O T T A W A (Ontario)

Le 11 août 1998.

Traduction certifiée conforme

Martine Brunet, LL.B.


Date : 19980811


Dossier : T-2057-85

OTTAWA (ONTARIO), LE 11 AOÛT 1998.

EN PRÉSENCE DU :      JUGE JOYAL

ENTRE :

     PORTO SEGURO COMPANHIA DE SEGUROS GERAIS,

     défenderesse,

ET :

     BELCAN S.A.,

     et

     FEDNAV LIMITED,

     et

     UBEM S.A.,

     et

     LES PROPRIÉTAIRES DU NAVIRE " FEDERAL DANUBE " ET

     TOUTES AUTRES PERSONNES AYANT UN DROIT SUR LE NAVIRE,

     et

     LE NAVIRE " FEDERAL DANUBE ",

     défendeurs.

     ORDONNANCE

     L'appel interjeté par la demanderesse d'une ordonnance rendue par le protonotaire le 28 avril 1998 est, par les présentes, rejeté.

     L-Marcel Joyal

    

     J U G E

Traduction certifiée conforme

Martine Brunet, LL.B.

     COUR FÉDÉRALE DU CANADA

     SECTION DE PREMIÈRE INSTANCE

     AVOCATS INSCRITS AU DOSSIER

NO DU GREFFE :                  T-2057-85

INTITULÉ DE LA CAUSE :          PORTO SEGURO COMPANHIA DE SEGUROS GERAIS c. BELCAN S.A. ET AL.

LIEU DE L'AUDIENCE :          MONTRÉAL (QUÉBEC)
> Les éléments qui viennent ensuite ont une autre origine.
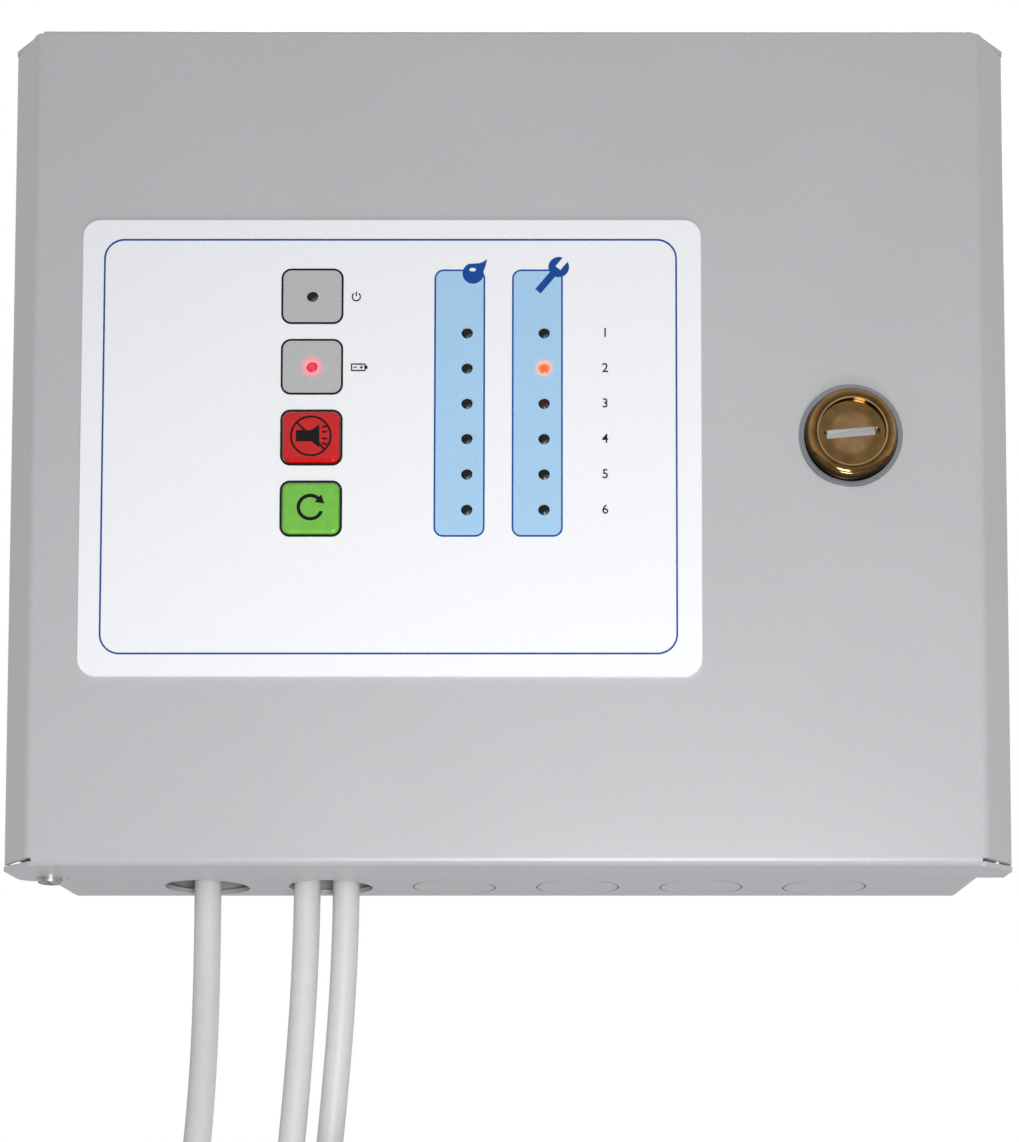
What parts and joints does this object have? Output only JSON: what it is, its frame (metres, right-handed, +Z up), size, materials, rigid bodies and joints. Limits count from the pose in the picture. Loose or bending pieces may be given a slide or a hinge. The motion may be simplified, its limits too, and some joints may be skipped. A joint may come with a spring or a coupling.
{
  "type": "leak detection controller",
  "caption": "Wall-mounted leak detection controller: folded steel case with hinged lid, cam lock, indicator film, push keys, circuit boards, standby battery and three cables.",
  "frame": {"origin": "centre of the four wall fixings, on the plane of the wall", "axes": "+Y into the wall, -Y out of the lid, +Z up, +X to the right as seen from the front"},
  "size_m": [0.25, 0.0654, 0.3899],
  "materials": {
    "case_paint": "light grey textured powder coat",
    "plated_steel": "zinc plated",
    "nylon_white": "natural nylon",
    "film_white": "satin polyester film",
    "ink_blue": "screen print",
    "ink_light_blue": "screen print",
    "ink_black": "screen print",
    "ink_silver": "speckled silver print",
    "key_red": "gloss dome",
    "key_green": "gloss dome",
    "lock_nickel": "polished nickel",
    "board_green": "solder mask",
    "brass_nickel": "nickel plated brass",
    "lamp_dark": "unlit lens",
    "lamp_amber": "amber lens",
    "lamp_red": "lit red lens",
    "black_plastic": "moulded",
    "terminal_green": "moulded",
    "fuse_glass": "clear",
    "ribbon_grey": "flat cable",
    "core_steel": "varnished laminations",
    "winding_tape": "polyester tape",
    "battery_plastic": "moulded ABS",
    "black_anodised": "black anodised aluminium",
    "brass": "bare",
    "cable_sheath": "light grey PVC",
    "core_red": "PVC"
  },
  "bodies": {
    "case": {"back_box": "case_paint", "pivot_screws": "plated_steel", "pivot_washers": "nylon_white", "pivot_nuts": "plated_steel", "lock_keeper": "case_paint", "cable_bracket": "plated_steel", "cable_ties": "nylon_white", "display_board": "board_green", "display_pillars": "brass_nickel", "leak_lamps": "lamp_dark", "fault_lamps": "lamp_amber", "power_lamp": "lamp_dark", "battery_lamp": "lamp_red", "key_switches": "black_plastic", "main_board": "board_green", "board_spacers": "nylon_white", "board_screws": "plated_steel", "terminal_strips": "terminal_green", "terminal_screws": "plated_steel", "relays": "black_plastic", "sounder": "black_plastic", "capacitors": "black_plastic", "heat_sink": "black_anodised", "strap_screws": "plated_steel", "chips": "black_plastic", "fuse_holder": "brass_nickel", "fuse": "fuse_glass", "ribbon_plugs": "black_plastic", "ribbon_cable": "ribbon_grey", "transformer_core": "core_steel", "transformer_bobbin": "nylon_white", "transformer_winding": "winding_tape", "transformer_straps": "plated_steel", "battery": "battery_plastic", "battery_tabs": "brass_nickel", "battery_strap": "plated_steel", "earth_stud": "brass", "earth_nut": "brass", "supply_cable": "cable_sheath", "sensor_cable_1": "cable_sheath", "sensor_cable_2": "cable_sheath", "supply_coil": "cable_sheath", "sensor_coil_1": "cable_sheath", "sensor_coil_2": "cable_sheath", "coil_ties": "nylon_white", "cable_ends": "core_red", "inner_cores": "core_red"},
    "lid": {"lid": "case_paint", "front_film": "film_white", "blue_lines": "ink_blue", "indicator_fields": "ink_light_blue", "key_outlines": "ink_black", "status_fields": "ink_silver", "lock_body": "lock_nickel", "lock_nut": "plated_steel"},
    "lock": {"lock_core": "lock_nickel", "lock_cam": "plated_steel", "cam_screw": "plated_steel"},
    "mute_key": {"mute_key": "key_red"},
    "reset_key": {"reset_key": "key_green"}
  },
  "joints": [
    {"name": "lid_hinge", "type": "hinge", "parent": "case", "child": "lid", "pos_m": [-0.1165, -0.0424, 0], "axis": [0, 0, -1], "range_deg": [0, 105]},
    {"name": "lock_turn", "type": "hinge", "parent": "lid", "child": "lock", "pos_m": [0.08428, -0.062, 0.001], "axis": [0, -1, 0], "range_deg": [-5, 85]},
    {"name": "mute_press", "type": "slide", "parent": "lid", "child": "mute_key", "axis": [0, 1, 0], "range_m": [0, 0.0004], "stiffness_N_per_m": 400},
    {"name": "reset_press", "type": "slide", "parent": "lid", "child": "reset_key", "axis": [0, 1, 0], "range_m": [0, 0.0004], "stiffness_N_per_m": 400}
  ]
}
DATE DE L'AUDIENCE :          LE 25 MAI 1998

MOTIFS DE L'ORDONNANCE PAR LE JUGE JOYAL

EN DATE DU :                  11 AOÛT 1998

ONT COMPARU :

JEAN-FRANÇOIS BILODEAU POUR LA DEMANDERESSE

RICHARD GAUDREAU POUR LES DÉFENDEURS

AVOCATS INSCRITS AU DOSSIER :

SPROULE, CASTONGUAY, POLLACK POUR LA DEMANDERESSE

MONTRÉAL (QUÉBEC)

LANGLOIS GAUDREAU O'CONNOR POUR LES DÉFENDEURS

QUÉBEC (QUÉBEC)

__________________

     1      Voir Canada c. " Jala Godavari " (Le) (1991), 135 N.R. 316 (C.A.F.); et Canada c. Aqua-Gem Investment Ltd. [1993] 2 C.F. 425. (C.A.F.).

     2      Orkin, Mark M., The Law of Costs , 2e édition, Aurora: Canada Law Book Inc., 1997, à la p. 2-174.14.